Director David Lynch ran with the revival of the 1990s ABC drama to create something weirder, wilder and ultimately more wonderful than what came before. Lynch mixed the eclectic original cast with great actors like Laura Dern and upped the surrealism and slow burn that made the original both tantalizing and frustrating.

Veronica Mars (Kristen Bell) is back in a new season on Hulu. (Photo: Michael Desmond/Hulu)

2. ‘Veronica Mars’ (Hulu) 

Rebooting a TV show like “One Day,” is often easier than reviving one with its original cast years or even decades later. No series has pulled off that trick better than “Veronica,” which came back twice, first for a Kickstarter-funded movie in 2014 and now for an eight-episode fourth season on Hulu.

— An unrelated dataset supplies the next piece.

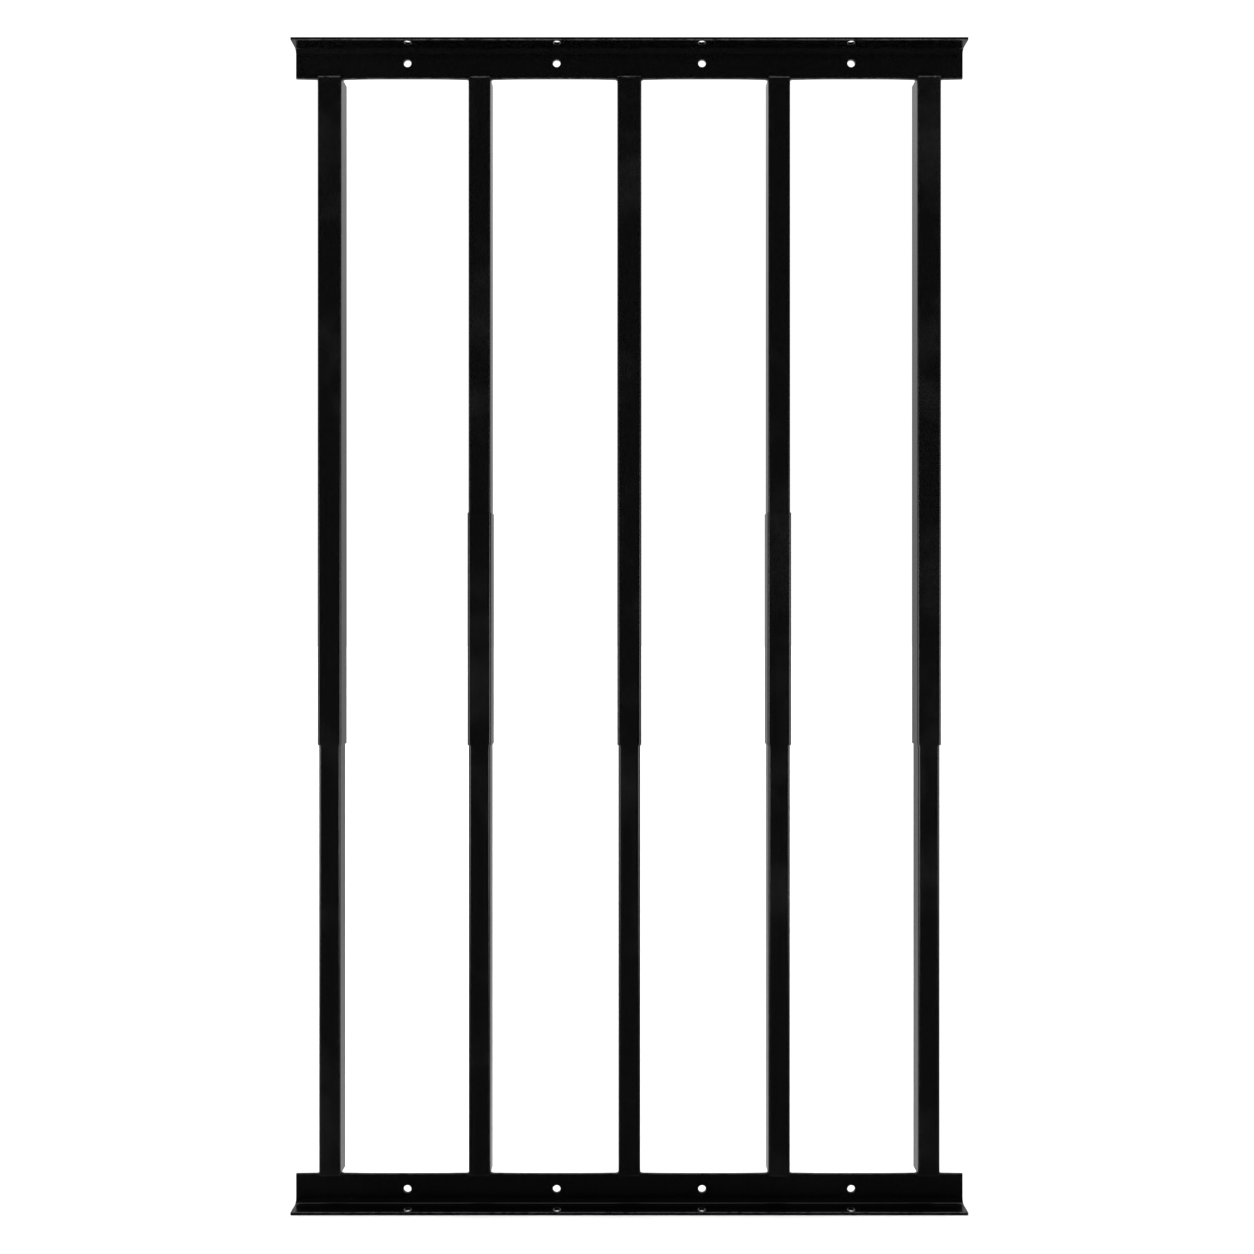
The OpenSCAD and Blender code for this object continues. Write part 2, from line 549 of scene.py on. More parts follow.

The pulpy, neo-noir setting made Veronica’s (Kristen Bell) return in her 30s make sense, and the series wisely avoided nostalgia and characters that don’t matter anymore. The result was a season that felt comforting and new all at once. 

1. ‘One Day at a Time’ (Pop) 

The new take on Norman Lear’s 1970s CBS sitcom is the model all other TV reboots should follow. Fresh but also familiar, with sublime casting and a perfect blend of comedy and tragedy, “One Day” manages to feel as relevant in 2019 as it did in 1975. That Netflix canceled it after just three seasons was devastating, but this little spark of a show managed to land a fourth season on Pop TV, anyway.